Obermatt's personal top 10 stock lists only contain large stocks. In addition, they filter out all stocks that are hard to understand because of financial facts, such as shareholdings and biotech.
What’s left are stocks in industries that we can understand, like service providers, product manufacturers and companies from the industrial sector. We already evaluated some companies of this kind for Northern Europe this week, with a focus on companies with sound management incentives.
These are companies in countries with reasonable wages and thus little incentive to do stupid things. This is important to me these days because high wages are a reliable indicator for a bad return of a stock.
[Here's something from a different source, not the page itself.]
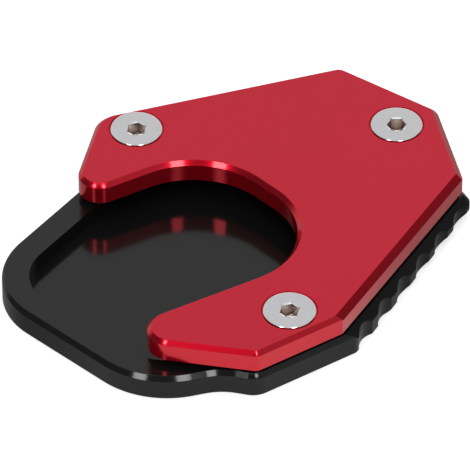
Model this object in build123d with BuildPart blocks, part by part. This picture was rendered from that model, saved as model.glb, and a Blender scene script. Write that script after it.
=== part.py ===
from build123d import *
import math
import os

os.makedirs("parts", exist_ok=True)

# A kickstand foot enlarger: a base plate with a pocket for the stand's foot, and a clamp plate
# with a slot for the stand's leg, held together by three countersunk screws.
# Millimetres, +Z up, underside at Z = 0. The X axis is the middle line of the slot, which opens
# towards -X, and the two screws beside the slot stand on the Y axis.

# Thicknesses, from the ground up
rim_height = 6.0
pocket_floor = 2.0
land_height = 1.5
clamp_thickness = 5.5

# Slot in the clamp plate, whose end is a slanted side between two large corners
slot_width = 43.6
slot_rear_depth = 11.2
slot_front_depth = 23.3
slot_rear_radius = 20.4
slot_front_radius = 18.2

# Plates in plan: the arms beside the slot, and where the outer corners lie
rear_arm = 22.6
front_arm = 23.0
rear_corner_x = -5.4
rear_tip_x = -25.6
front_tip_x = -41.3
front_corner_x = -13.3
grip_start_x = 9.4
grip_start_rise = 1.6
grip_end_x = 57.6
grip_end_y = -14.5
side_corner_x = 64.4
side_corner_y = 8.4
far_corner_x = 52.4
far_corner_drop = 11.7
heel_x = 59.3

# Corner radii of the clamp plate
rear_corner_radius = 6.5
rear_tip_radius = 5.0
front_tip_radius = 5.7
front_corner_radius = 2.5
grip_corner_radius = 1.2
side_corner_radius = 3.2
far_corner_radius = 3.0

# Rounded bay of the base plate, round the slot's mouth: its rear corner lies inside the slot's
# rear side, and its front corner and the neck beyond the slot's front side
bay_start = 19.0
bay_start_radius = 2.0
bay_rear_x = -53.8
bay_rear_inside = 7.5
bay_front_x = -36.9
bay_front_beyond = 12.8
bay_radius = 18.1
neck_x = -19.5
neck_beyond = 17.3
neck_radius = 9.3
base_front_radius = 5.3
base_grip_radius = 1.6

# Pocket for the stand's foot, and the ledge of the clamp plate over it
rim_width = 6.2
ledge = 8.0
cutter_radius = 4.0
land_inset = 3.5

# Edge finishes
edge_chamfer = 1.0
wide_chamfer = 1.5
bottom_break = 0.3
clamp_break = 0.25

# Grip side of the base plate: bevelled on top, relieved below towards the heel, and scalloped
grip_overhang = 1.75
grip_bevel = 2.0
relief_start = 8.4
relief_width = 3.3
relief_slope = 40
scallop_count = 6
scallop_pitch = 8.84
scallop_radius = 5.1
scallop_depth = 1.0
first_scallop = 7.7

# Countersunk screws, M6 x 12
screw_diameter = 6.0
screw_length = 12.0
head_diameter = 12.0
head_rim = 0.55
head_edge = 0.25
hex_size = 4.0
hex_depth = 2.4
hex_mouth = 4.7
drill_point = 118
shank_chamfer = 0.6
countersink_diameter = 12.9
countersink_angle = 90
seat_gap = 0.02
clearance_hole = 6.6
thread_gap = 0.05
thread_mouth = 0.5
rear_screw_beyond = 14.2
front_screw_beyond = 13.9
side_screw_inset = 11.2
side_screw_drop = 0.3

# Heights and places that follow from the sizes above
land_top = rim_height + land_height
clamp_top = land_top + clamp_thickness
half_slot = slot_width / 2
rear_corner = Vector(rear_corner_x, half_slot + rear_arm)
rear_tip = Vector(rear_tip_x, half_slot)
slot_rear_end = Vector(slot_rear_depth, half_slot)
slot_front_end = Vector(slot_front_depth, -half_slot)
front_tip = Vector(front_tip_x, -half_slot)
front_corner = Vector(front_corner_x, -half_slot - front_arm)
grip_start = Vector(grip_start_x, front_corner.Y + grip_start_rise)
grip_end = Vector(grip_end_x, grip_end_y)
side_corner = Vector(side_corner_x, side_corner_y)
far_corner = Vector(far_corner_x, rear_corner.Y - far_corner_drop)
bay_rear = Vector(bay_rear_x, half_slot - bay_rear_inside)
bay_front = Vector(bay_front_x, -half_slot - bay_front_beyond)
neck = Vector(neck_x, -half_slot - neck_beyond)
arm_side = (rear_tip - rear_corner).normalized()
front_side = (grip_start - front_corner).normalized()
grip_side = (grip_end - grip_start).normalized()
heel_side = (side_corner - grip_end).normalized()
off_grip = grip_side.rotate(Axis.Z, -90)
screw_places = {
    "left": (0, half_slot + rear_screw_beyond),
    "front": (0, -half_slot - front_screw_beyond),
    "right": (side_corner.X - side_screw_inset, side_corner.Y - side_screw_drop),
}
hex_turns = {"left": 1, "front": 16, "right": 31}
hanging = (Align.CENTER, Align.CENTER, Align.MAX)


def crossing(point_a, along_a, point_b, along_b):
    # Where two straight sides of an outline would meet
    gap = point_b - point_a
    reach = gap.cross(along_b).Z / along_a.cross(along_b).Z
    return point_a + along_a * reach


def edge_cut(start, end, height, reach, rise):
    # Wedge that cuts the edge off a wall: a slope through the wall's line at the height, which
    # goes inwards by the reach while it goes up by the rise, or down where that is negative.
    # The wedge is made larger than the cut all round.
    side = end - start
    along = side.normalized()
    outwards = along.rotate(Axis.Z, -90)
    oversize = 2
    across = oversize * reach
    up = oversize * rise
    with BuildPart() as wedge:
        with BuildSketch(Plane(origin=end + side / 2, x_dir=outwards, z_dir=-along)):
            with BuildLine():
                Polyline(
                    (-across, height + up),
                    (across, height - up),
                    (across, height + up),
                    close=True,
                )
            make_face()
        extrude(amount=oversize * side.length)
    return wedge.part


def plan_of(corners):
    # Face inside straight sides that meet in rounded corners, from (corner, radius) pairs
    with BuildSketch() as plan:
        with BuildLine():
            FilletPolyline(
                *[corner for corner, radius in corners],
                radius=[radius for corner, radius in corners],
                close=True,
            )
        make_face()
    return plan.sketch


# Clamp plate in plan, with its slot
clamp_plan = plan_of(
    [
        (rear_corner, rear_corner_radius),
        (rear_tip, rear_tip_radius),
        (slot_rear_end, slot_rear_radius),
        (slot_front_end, slot_front_radius),
        (front_tip, front_tip_radius),
        (front_corner, front_corner_radius),
        (grip_start, grip_corner_radius),
        (grip_end, grip_corner_radius),
        (side_corner, side_corner_radius),
        (far_corner, far_corner_radius),
    ]
)

# Base plate in plan: it follows the clamp plate except at the bay, the grip side and the heel
tip_line = grip_start + off_grip * grip_overhang
heel_line = Vector(heel_x, 0)
down = Vector(0, -1)
grip_front = crossing(front_corner, front_side, tip_line, grip_side)
heel = crossing(heel_line, down, tip_line, grip_side)
heel_top = crossing(heel_line, down, side_corner, heel_side)
base_plan = plan_of(
    [
        (rear_corner, rear_corner_radius),
        (rear_corner + arm_side * bay_start, bay_start_radius),
        (bay_rear, bay_radius),
        (bay_front, bay_radius),
        (neck, neck_radius),
        (front_corner, base_front_radius),
        (grip_front, base_grip_radius),
        (heel, base_grip_radius),
        (heel_top, base_grip_radius),
        (side_corner, side_corner_radius),
        (far_corner, far_corner_radius),
    ]
)

# Pocket in plan: inside the rim, no further under the clamp plate than the ledge, and with
# corners as round as the cutter
slot_mouth_x = bay_rear.X - rim_width
slot_plan = plan_of(
    [
        (Vector(slot_mouth_x, half_slot), 0),
        (slot_rear_end, slot_rear_radius),
        (slot_front_end, slot_front_radius),
        (Vector(slot_mouth_x, -half_slot), 0),
    ]
)
with BuildSketch() as pocket_plan:
    add(slot_plan)
    offset(amount=ledge)
    add(offset(base_plan, amount=-rim_width, mode=Mode.PRIVATE), mode=Mode.INTERSECT)
    offset(amount=-cutter_radius)
    offset(amount=cutter_radius)

# Relief under the grip side, in plan on the underside
relief_front = tip_line + grip_side * relief_start
relief_heel = heel - off_grip * relief_width
relief_rise = math.tan(math.radians(relief_slope))

# Base plate
bore_radius = screw_diameter / 2 + thread_gap
with BuildPart() as base_plate:
    add(base_plan)
    extrude(amount=rim_height)
    chamfer(base_plate.faces().sort_by(Axis.Z)[-1].edges(), edge_chamfer)
    chamfer(base_plate.faces().sort_by(Axis.Z)[0].edges(), bottom_break)
    add(
        edge_cut(grip_front, heel, rim_height - grip_bevel, grip_bevel, grip_bevel),
        mode=Mode.SUBTRACT,
    )
    add(
        edge_cut(relief_front, relief_heel, 0, relief_width, -relief_width * relief_rise),
        mode=Mode.SUBTRACT,
    )
    with BuildSketch():
        for place in range(scallop_count):
            centre = tip_line + grip_side * (first_scallop + place * scallop_pitch)
            with Locations(centre + off_grip * (scallop_radius - scallop_depth)):
                Circle(scallop_radius)
    extrude(amount=rim_height, mode=Mode.SUBTRACT)
    with BuildSketch(Plane.XY.offset(rim_height)):
        offset(clamp_plan, amount=-land_inset)
    extrude(amount=land_height)
    with BuildSketch(Plane.XY.offset(pocket_floor)):
        add(pocket_plan.sketch)
    extrude(amount=land_top - pocket_floor, mode=Mode.SUBTRACT)
    with Locations(*[(x, y, land_top) for x, y in screw_places.values()]):
        Hole(bore_radius)
    with Locations(*screw_places.values()):
        Cone(
            bore_radius + thread_mouth,
            bore_radius,
            thread_mouth,
            align=(Align.CENTER, Align.CENTER, Align.MIN),
            mode=Mode.SUBTRACT,
        )
base_plate.part.label = "base_plate"
export_step(base_plate.part, "parts/base_plate.step")

# Clamp plate
with BuildPart() as clamp_plate:
    with BuildSketch(Plane.XY.offset(land_top)):
        add(clamp_plan)
    extrude(amount=clamp_thickness)
    chamfer(clamp_plate.faces().sort_by(Axis.Z)[-1].edges(), edge_chamfer)
    chamfer(clamp_plate.faces().sort_by(Axis.Z)[0].edges(), clamp_break)
    for start, end in ((grip_start, grip_end), (grip_end, side_corner)):
        add(
            edge_cut(start, end, clamp_top - wide_chamfer, wide_chamfer, wide_chamfer),
            mode=Mode.SUBTRACT,
        )
    with Locations(*[(x, y, clamp_top) for x, y in screw_places.values()]):
        CounterSinkHole(
            clearance_hole / 2,
            countersink_diameter / 2,
            counter_sink_angle=countersink_angle,
        )
clamp_plate.part.label = "clamp_plate"
export_step(clamp_plate.part, "parts/clamp_plate.step")

# Screws: the cone of the head sits in the countersink, and its rim stands just clear of the top
head_half_angle = math.radians(countersink_angle / 2)
seat_height = clamp_top - (countersink_diameter - head_diameter) / 2 / math.tan(head_half_angle)
cone_top = seat_height + seat_gap
cone_bottom = cone_top - (head_diameter - screw_diameter) / 2 / math.tan(head_half_angle)
head_top = cone_top + head_rim
screw_end = head_top - screw_length
socket_floor = head_top - hex_depth
drill_depth = hex_size / 2 / math.tan(math.radians(drill_point / 2))
mouth_depth = (hex_mouth - hex_size) / 2
for name, (x, y) in screw_places.items():
    with BuildPart() as screw:
        with BuildSketch(Plane(origin=(x, y, 0), x_dir=(1, 0, 0), z_dir=(0, -1, 0))):
            with BuildLine():
                Polyline(
                    (0, screw_end),
                    (screw_diameter / 2 - shank_chamfer, screw_end),
                    (screw_diameter / 2, screw_end + shank_chamfer),
                    (screw_diameter / 2, cone_bottom),
                    (head_diameter / 2, cone_top),
                    (head_diameter / 2, head_top),
                    (0, head_top),
                    close=True,
                )
            make_face()
        revolve(axis=Axis((x, y, 0), (0, 0, 1)))
        fillet(screw.edges().filter_by(GeomType.CIRCLE).group_by(Axis.Z)[-1], head_edge)
        with BuildSketch(Plane(origin=(x, y, head_top))):
            RegularPolygon(hex_size / 2, 6, major_radius=False, rotation=hex_turns[name])
        extrude(amount=-hex_depth, mode=Mode.SUBTRACT)
        with Locations((x, y, socket_floor)):
            Cone(0, hex_size / 2, drill_depth, align=hanging, mode=Mode.SUBTRACT)
        with Locations((x, y, head_top)):
            Cone(hex_size / 2, hex_mouth / 2, mouth_depth, align=hanging, mode=Mode.SUBTRACT)
    screw.part.label = "screw_" + name
    export_step(screw.part, "parts/screw_" + name + ".step")
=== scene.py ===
from math import atan2, ceil, cos, degrees, pi, radians, sin, sqrt, tan

import bmesh
import bpy
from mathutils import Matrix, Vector


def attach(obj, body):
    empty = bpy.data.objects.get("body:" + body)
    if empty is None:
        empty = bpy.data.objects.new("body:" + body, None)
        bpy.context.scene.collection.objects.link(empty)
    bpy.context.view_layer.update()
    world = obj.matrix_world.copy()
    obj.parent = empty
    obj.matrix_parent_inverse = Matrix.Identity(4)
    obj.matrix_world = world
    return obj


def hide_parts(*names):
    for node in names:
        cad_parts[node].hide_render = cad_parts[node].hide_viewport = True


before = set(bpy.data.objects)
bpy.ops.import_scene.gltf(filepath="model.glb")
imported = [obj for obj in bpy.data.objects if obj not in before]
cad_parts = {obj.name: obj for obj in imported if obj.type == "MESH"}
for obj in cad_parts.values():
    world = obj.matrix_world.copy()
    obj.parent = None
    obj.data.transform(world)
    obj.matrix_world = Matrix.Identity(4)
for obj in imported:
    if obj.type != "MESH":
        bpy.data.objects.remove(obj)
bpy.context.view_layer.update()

# Kickstand foot enlarger: a black base plate with a pocket, a red slotted clamp plate on top of it,
# and three countersunk socket screws. Lengths are in millimetres until a mesh is made.
mm = 0.001
meshing = {
    "mergeWithin": 0.002,
    "sharpAbove": 28,  # degrees between two faces
    "flatWeight": 100,
    "softness": 0.03, "softShare": 0.45,  # reach of an eased corner, and its share of a short side
    "largeRadius": 4, "largeStep": 4, "smallStep": 9, "fewestSteps": 3,  # steps in degrees
    "leastRadius": 0.02, "turnedSteps": 96,
    "cutterReach": 1.0,  # how far a cutter goes past the surface that it breaks through
}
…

My personal top 10 starts with Atlas Copco, which I have had in my portfolio for almost two years. On place three, there was Investor, an investment vehicle of the Wallenberg family. They also have reasonable wages for the managers. However, I decided against Investor in the end because I can simply buy the stocks from Investor’s portfolio myself and thereby save the costs for the management company – which has almost 100 highly qualified experts on their payroll.
In the end, I decided to buy security service provider Securitas, which is on place 7 of my personal top 10. Security is a business that is unlikely to lose importance, and our analyses revealed good stock rankings for Securitas across the board. The financial facts, therefore, indicate that investing in the company is a good idea.
I buy 300 shares of Securitas (SECU-B, SE0000163594) at market, so everything is good.